* start Items *
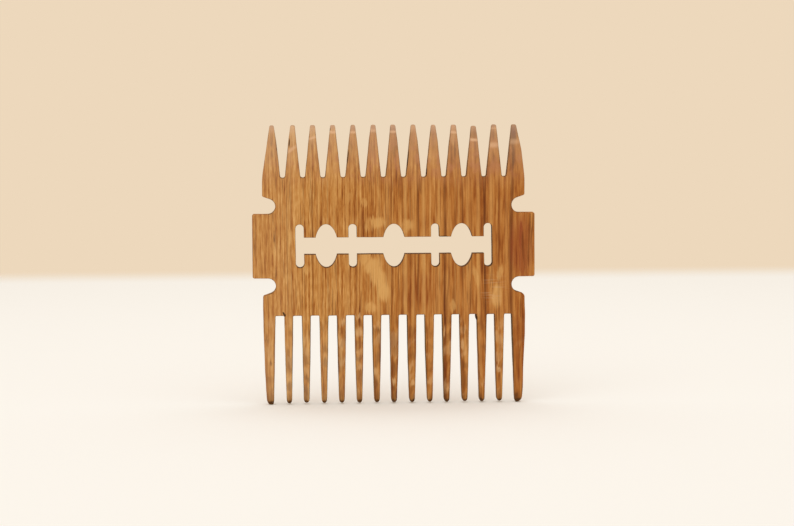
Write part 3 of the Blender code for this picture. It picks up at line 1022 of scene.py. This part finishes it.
# Patches on the teeth and beside the left tab: half width, half height and strength, which is
# above 0 for pale ones and below 0 for dark ones
TOOTH_PATCHES = (
    (290, 361, 1.1, 1.3, 0.55), (290, 368.5, 1.2, 1.1, -0.42),
    (289.5, 377, 1, 0.8, 0.4), (289.5, 385.5, 1.2, 2.2, -0.45),
    (307, 352, 1.1, 2, 0.4), (306.5, 371, 1, 1.2, 0.35),
    (307, 378.5, 1.1, 1.1, -0.45), (306.5, 391, 1.2, 2, -0.45),
    (325, 348, 1.1, 1.6, -0.35), (325, 355.5, 0.9, 1, 0.25),
    (325, 362.5, 1.1, 2, -0.4), (342.5, 323, 1.2, 1.5, 0.5),
    (342.5, 332.5, 1.2, 1, -0.25), (341.5, 343, 1.2, 1.8, 0.6),
    (341.5, 351, 1.1, 1, -0.25), (342, 361, 1.2, 1.4, 0.55),
    (358.5, 317.5, 1.5, 0.9, 0.45), (359, 322.5, 1.6, 0.9, -0.28),
    (359, 332, 1.4, 1.9, 0.5), (359, 344, 1.8, 1.2, -0.28),
    (359.5, 351.5, 1.3, 1, 0.45), (359.5, 358, 1.6, 1, -0.38),
    (359.5, 367, 1.2, 1.4, 0.45), (359.5, 377, 1.4, 2, -0.25),
    (376.5, 329.5, 1.3, 1.2, -0.35), (376.5, 341, 1, 1.6, 0.3),
    (376, 372, 1, 1.8, 0.55), (375.5, 385, 1.2, 2.6, -0.45),
    (394, 343, 1.5, 5, -0.28), (393, 368, 1.2, 3.5, -0.45),
    (394, 381.5, 0.8, 1.4, 0.6), (392.5, 388, 1.1, 1.2, -0.45),
    (412.5, 381.5, 0.8, 1.2, 0.5), (428.5, 382.5, 0.8, 1, 0.4),
    (445.6, 323, 0.5, 2.2, -0.55), (444.2, 332, 0.4, 2, 0.5),
    (447, 390, 0.8, 0.9, 0.6), (463, 328, 0.4, 3.4, -0.6),
    (462.5, 345, 0.7, 2.4, 0.6), (462, 366, 0.6, 3, -0.4),
    (498.7, 370, 0.9, 1.3, 0.55), (516, 396.5, 0.9, 1.5, -0.6),
    (522.7, 387, 0.35, 3.4, -0.8), (273.7, 237.5, 0.35, 2, -0.6),
    (275.8, 273, 0.25, 3.2, -0.4), (267.5, 340.6, 0.9, 1, -0.4),
    (270.5, 363, 0.5, 0.9, -0.5), (269.5, 354, 0.8, 2.4, 0.35),
    (293.6, 137, 0.8, 3.4, 0.7), (291.5, 130, 1.4, 3, 0.6),
    (312, 133, 1.4, 4.6, 0.6), (453, 137, 1.2, 3.4, 0.35),
    (271.6, 144, 0.5, 1.2, -0.45), (272, 155, 0.8, 1.4, -0.35),
    (454.8, 153, 0.4, 3.2, -0.5), (513, 135, 1.5, 4.2, -0.8),
    (472.5, 131.5, 1.3, 3.6, -0.35), (493, 134.5, 1.3, 3.2, -0.25),
    (513.5, 158, 0.45, 5.5, -0.6), (310.2, 147, 0.6, 3, -0.22),
    (330.5, 146, 0.6, 2.6, -0.2), (350.6, 148, 0.7, 3.6, -0.3),
    (372.8, 147, 0.9, 3.2, -0.26), (393.6, 146, 1, 4.2, -0.34),
    (411.8, 139, 0.8, 3.6, -0.28), (433.4, 143, 0.8, 3.4, -0.22),
    (452, 160, 0.5, 2.2, -0.3), (493.2, 156, 0.8, 2.8, -0.26),
)
PATCH_CORE = 0.4

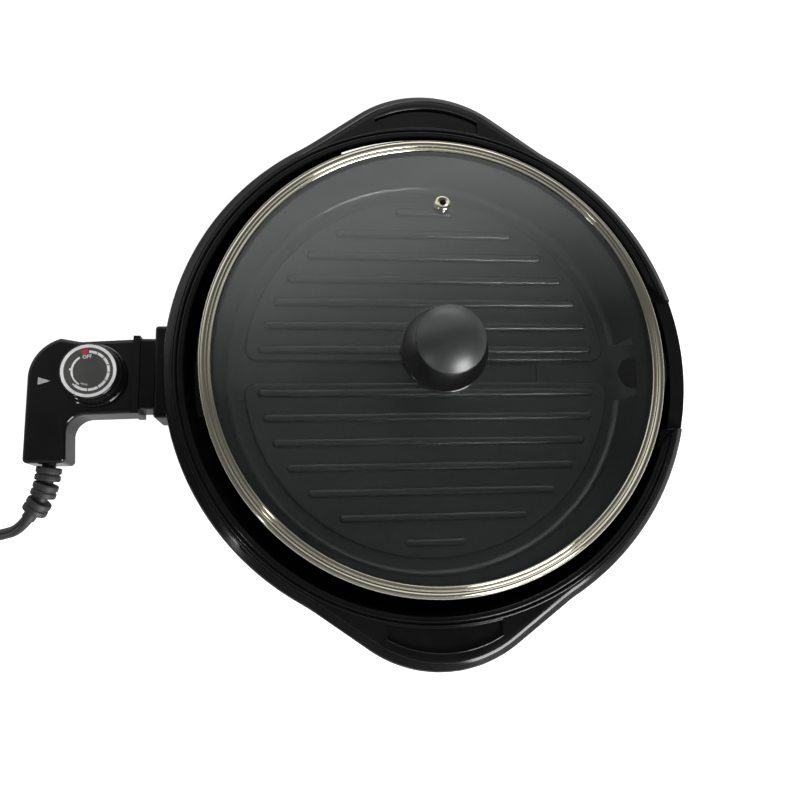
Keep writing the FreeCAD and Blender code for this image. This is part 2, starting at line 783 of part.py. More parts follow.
* end Items *
## What the task requires
Scan the records above for the string "code", then report every line that contains it.

## Exercise solution
Write part 3 of the Blender code for this picture. It picks up at line 1022 of scene.py. This part finishes it.
Keep writing the FreeCAD and Blender code for this image. This is part 2, starting at line 783 of part.py. More parts follow.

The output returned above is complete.